> Aim: Repeat each line of the material exactly.
--- Start Material provided ---
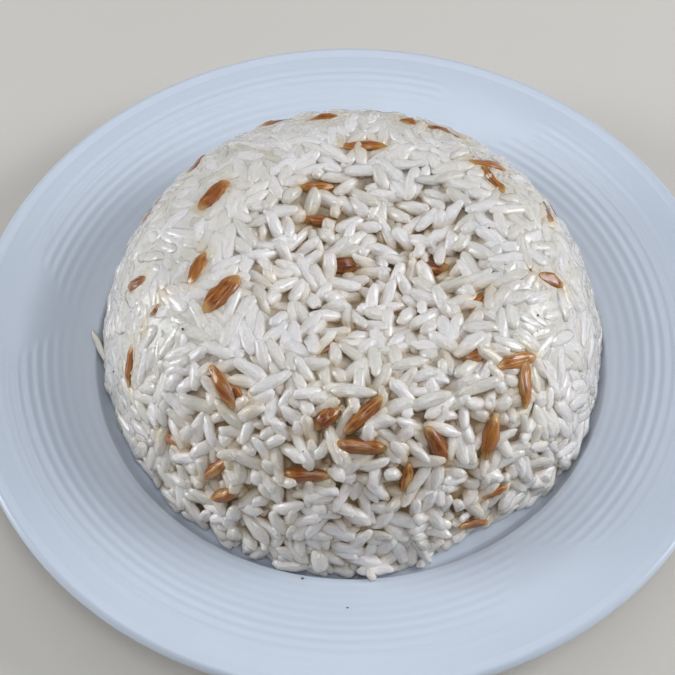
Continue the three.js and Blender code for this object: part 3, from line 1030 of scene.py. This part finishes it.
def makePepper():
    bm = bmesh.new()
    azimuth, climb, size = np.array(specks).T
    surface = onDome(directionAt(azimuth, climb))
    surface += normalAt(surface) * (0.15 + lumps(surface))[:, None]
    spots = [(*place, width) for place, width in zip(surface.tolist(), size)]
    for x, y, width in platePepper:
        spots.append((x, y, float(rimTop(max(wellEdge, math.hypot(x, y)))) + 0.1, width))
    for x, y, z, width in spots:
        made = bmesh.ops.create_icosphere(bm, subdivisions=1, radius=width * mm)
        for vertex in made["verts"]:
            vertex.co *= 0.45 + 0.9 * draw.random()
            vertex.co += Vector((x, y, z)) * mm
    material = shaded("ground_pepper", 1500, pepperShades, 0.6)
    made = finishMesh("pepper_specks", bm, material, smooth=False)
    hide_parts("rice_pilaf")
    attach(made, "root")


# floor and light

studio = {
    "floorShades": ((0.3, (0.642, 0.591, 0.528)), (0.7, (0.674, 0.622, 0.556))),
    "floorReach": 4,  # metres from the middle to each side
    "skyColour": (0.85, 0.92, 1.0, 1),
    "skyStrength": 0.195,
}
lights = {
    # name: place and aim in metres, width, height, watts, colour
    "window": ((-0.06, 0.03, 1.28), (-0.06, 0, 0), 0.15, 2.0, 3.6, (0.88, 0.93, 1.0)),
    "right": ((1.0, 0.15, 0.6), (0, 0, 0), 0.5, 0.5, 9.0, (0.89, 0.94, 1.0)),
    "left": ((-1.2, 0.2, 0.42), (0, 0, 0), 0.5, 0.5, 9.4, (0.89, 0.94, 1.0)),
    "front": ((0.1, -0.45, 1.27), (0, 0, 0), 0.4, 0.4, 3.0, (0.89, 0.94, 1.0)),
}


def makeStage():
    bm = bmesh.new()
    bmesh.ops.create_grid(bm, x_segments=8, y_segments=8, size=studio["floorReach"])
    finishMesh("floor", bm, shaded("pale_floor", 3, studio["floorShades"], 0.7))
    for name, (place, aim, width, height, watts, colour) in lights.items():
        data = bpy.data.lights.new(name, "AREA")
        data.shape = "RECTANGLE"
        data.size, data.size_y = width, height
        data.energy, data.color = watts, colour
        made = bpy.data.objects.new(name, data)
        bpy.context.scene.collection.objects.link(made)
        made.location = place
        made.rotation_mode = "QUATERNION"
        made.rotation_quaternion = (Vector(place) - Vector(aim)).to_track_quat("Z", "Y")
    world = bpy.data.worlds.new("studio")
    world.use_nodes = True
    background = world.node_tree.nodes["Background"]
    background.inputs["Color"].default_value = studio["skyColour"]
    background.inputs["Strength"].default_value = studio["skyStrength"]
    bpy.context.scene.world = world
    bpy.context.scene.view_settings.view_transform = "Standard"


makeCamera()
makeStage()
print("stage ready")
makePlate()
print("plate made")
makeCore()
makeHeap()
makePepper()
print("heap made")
--- End Material provided ---
> Result:
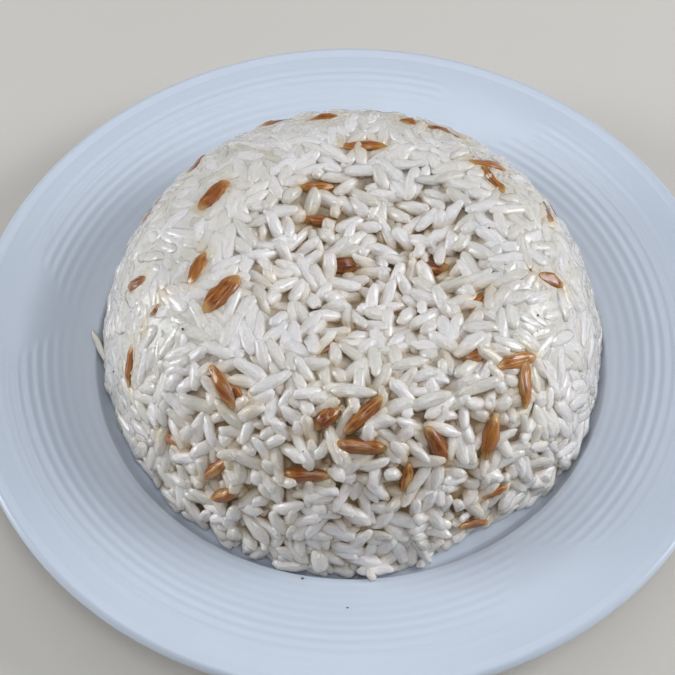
Continue the three.js and Blender code for this object: part 3, from line 1030 of scene.py. This part finishes it.
def makePepper():
    bm = bmesh.new()
    azimuth, climb, size = np.array(specks).T
    surface = onDome(directionAt(azimuth, climb))
    surface += normalAt(surface) * (0.15 + lumps(surface))[:, None]
    spots = [(*place, width) for place, width in zip(surface.tolist(), size)]
    for x, y, width in platePepper:
        spots.append((x, y, float(rimTop(max(wellEdge, math.hypot(x, y)))) + 0.1, width))
    for x, y, z, width in spots:
        made = bmesh.ops.create_icosphere(bm, subdivisions=1, radius=width * mm)
        for vertex in made["verts"]:
            vertex.co *= 0.45 + 0.9 * draw.random()
            vertex.co += Vector((x, y, z)) * mm
    material = shaded("ground_pepper", 1500, pepperShades, 0.6)
    made = finishMesh("pepper_specks", bm, material, smooth=False)
    hide_parts("rice_pilaf")
    attach(made, "root")


# floor and light

studio = {
    "floorShades": ((0.3, (0.642, 0.591, 0.528)), (0.7, (0.674, 0.622, 0.556))),
    "floorReach": 4,  # metres from the middle to each side
    "skyColour": (0.85, 0.92, 1.0, 1),
    "skyStrength": 0.195,
}
lights = {
    # name: place and aim in metres, width, height, watts, colour
    "window": ((-0.06, 0.03, 1.28), (-0.06, 0, 0), 0.15, 2.0, 3.6, (0.88, 0.93, 1.0)),
    "right": ((1.0, 0.15, 0.6), (0, 0, 0), 0.5, 0.5, 9.0, (0.89, 0.94, 1.0)),
    "left": ((-1.2, 0.2, 0.42), (0, 0, 0), 0.5, 0.5, 9.4, (0.89, 0.94, 1.0)),
    "front": ((0.1, -0.45, 1.27), (0, 0, 0), 0.4, 0.4, 3.0, (0.89, 0.94, 1.0)),
}


def makeStage():
    bm = bmesh.new()
    bmesh.ops.create_grid(bm, x_segments=8, y_segments=8, size=studio["floorReach"])
    finishMesh("floor", bm, shaded("pale_floor", 3, studio["floorShades"], 0.7))
    for name, (place, aim, width, height, watts, colour) in lights.items():
        data = bpy.data.lights.new(name, "AREA")
        data.shape = "RECTANGLE"
        data.size, data.size_y = width, height
        data.energy, data.color = watts, colour
        made = bpy.data.objects.new(name, data)
        bpy.context.scene.collection.objects.link(made)
        made.location = place
        made.rotation_mode = "QUATERNION"
        made.rotation_quaternion = (Vector(place) - Vector(aim)).to_track_quat("Z", "Y")
    world = bpy.data.worlds.new("studio")
    world.use_nodes = True
    background = world.node_tree.nodes["Background"]
    background.inputs["Color"].default_value = studio["skyColour"]
    background.inputs["Strength"].default_value = studio["skyStrength"]
    bpy.context.scene.world = world
    bpy.context.scene.view_settings.view_transform = "Standard"


makeCamera()
makeStage()
print("stage ready")
makePlate()
print("plate made")
makeCore()
makeHeap()
makePepper()
print("heap made")